After Shavuot ended, I checked my notifications—though I wouldn’t be replying to anyone for another day or so. It was a popular post and drew a lot of responses. My friends here in Israel related. They, too, had noticed the slow process of adaptation and shared their own experiences. (The thing is, we’re so WESTERN here in Israel. It’s surreal for people like us to be under missile fire. We’re practically American, and this just doesn’t happen in New York or California—at least not yet.)

Friends outside of Israel had also left comments—admiring ones, concerned ones. And then, sticking out like a sore thumb, was a comment from a “friend” whose name I didn’t even recognize. I didn’t know we were friends. (I have more “Facebook friends” than actual friends.)

“We left Israel a week ago. There were sirens. Big deal. Not scary at all.”

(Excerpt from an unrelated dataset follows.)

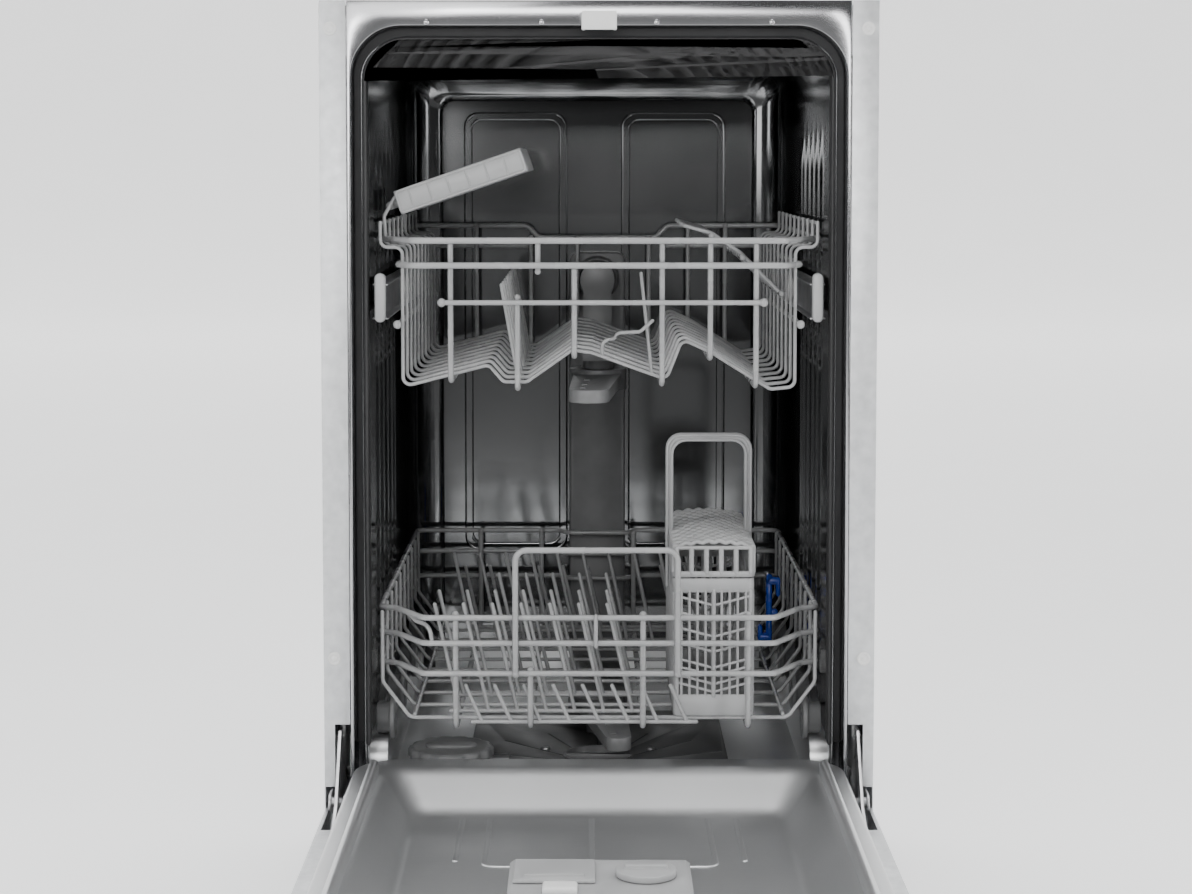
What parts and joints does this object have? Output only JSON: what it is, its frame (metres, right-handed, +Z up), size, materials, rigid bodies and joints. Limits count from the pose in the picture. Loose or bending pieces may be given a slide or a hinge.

That comment had me doing a slow burn. I kept going back to it, like a tongue probing a sore tooth. What was it that bothered me so much? It was difficult to explain it, even to myself. Part of it was that it didn’t ring true. You can’t hear a missile siren for the first time and not feel at least a little fear. But maybe she was just an emotionless bot. Or showing off. Or trying to one-up me—because she never had to adapt to sirens. She was going home to America after one or two of them. She had no right to that kind of bravery. Not compared to those of us who live here, under the prolonged, grinding strain of a painful, relentless war.

I decided I didn’t need to analyze it any further. People on social media are just zeroes and ones. And this woman—she was what my mother would’ve called “a pain.” I didn’t need the aggravation, whether it was real, imagined, or self-inflicted. So I was kind to myself. I deleted her comment and unfriended her. It felt good. I just hoped she wouldn’t notice and confront me—I didn’t need that either. I just needed her out of my virtual space. She wasn’t good for me. She can claim to be as tough as, or tougher than, most Israelis. But really, she’s not tough at all. She’s the Jew who left. And I’m the Jew who stays. With or without the missiles.